Mohon kepada para pejabat di negeri ini, belajarlah menjadi 'decision maker' (pembuat kebijakan) dari mendiang BJ. Habibie. Saat beliau menjabat sebagai Presiden, Indonesia sedang terjerat krisis moneter. Angka kemiskinan melonjak drastis, nilai mata uang rupiah jatuh terpuruk, inflasi menyebabkan harga sembako meroket naik.

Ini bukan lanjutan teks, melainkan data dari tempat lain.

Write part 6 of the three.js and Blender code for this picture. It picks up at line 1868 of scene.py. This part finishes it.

Tak sampai dua tahun pak Habibie jadi Presiden, apa pernah kita melihat beliau blusukan ke pasar inpres, masuk gorong-gorong, sibuk ngatur lalu lintas, ikut membagikan bingkisan sembako, berkubang dalam banjir, ikut kerja bakti, pegang sapu lidi, minum kopi di warung kaki lima? TIDAK. Saat rakyat kesusahan, pak Habibie sibuk melakukan rapat marathon dengan para menteri, ia merumuskan berbagai kebijakan makro yang dampaknya akan dirasakan oleh ratusan juta rakyat Indonesia.

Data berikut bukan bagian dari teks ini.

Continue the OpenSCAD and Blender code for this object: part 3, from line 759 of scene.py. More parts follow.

Begitulah seharusnya pemimpin. Peduli dengan nasib rakyat tak harus disimbolkan dengan blusukan mengunjungi rumah orang miskin, ikut mencicipi nasi aking, mengenakan kemeja sederhana atau pamer sepatu harga 100 ribu. Nyatanya pak Habibie berjas, mengenakan dasi ekslusif, sepatunya mahal, memakai jam tangan Rolex, kesana kemari mengendarai mobil mewah, beliau rapat di ruangan ber-AC dengan aneka ragam makanan lezat yang telah disiapkan oleh istana kepresidenan. Namun semua kemewahan itu tak membuat pak Habibie terlena. Dalam kepalanya hanya ada satu agenda, bagaimana memulihkan ekonomi bangsa pasca didera krisis moneter.

Terbukti, berbagai policy (kebijakan) yang dikeluarkan pak Habibie dapat memulihkan perekonomian secara nasional. Tak sampai dua tahun menjabat, nilai tukar rupiah menguat, gejolak inflasi bisa diredam, harga barang kebutuhan pokok kembali normal, daya beli masyarakat berangsur membaik. Haters pun akhirnya mengakui prestasi pak Habibie.

Gue pribadi tak butuh pemimpin yang doyan pencitraan. Buat apa memoles diri dengan pakaian murah meriah, buat apa bikin video blusukan ke tanah abang, bila tak bisa mensejahterakan rakyat secara keseluruhan, memperkecil kesenjangan sosial.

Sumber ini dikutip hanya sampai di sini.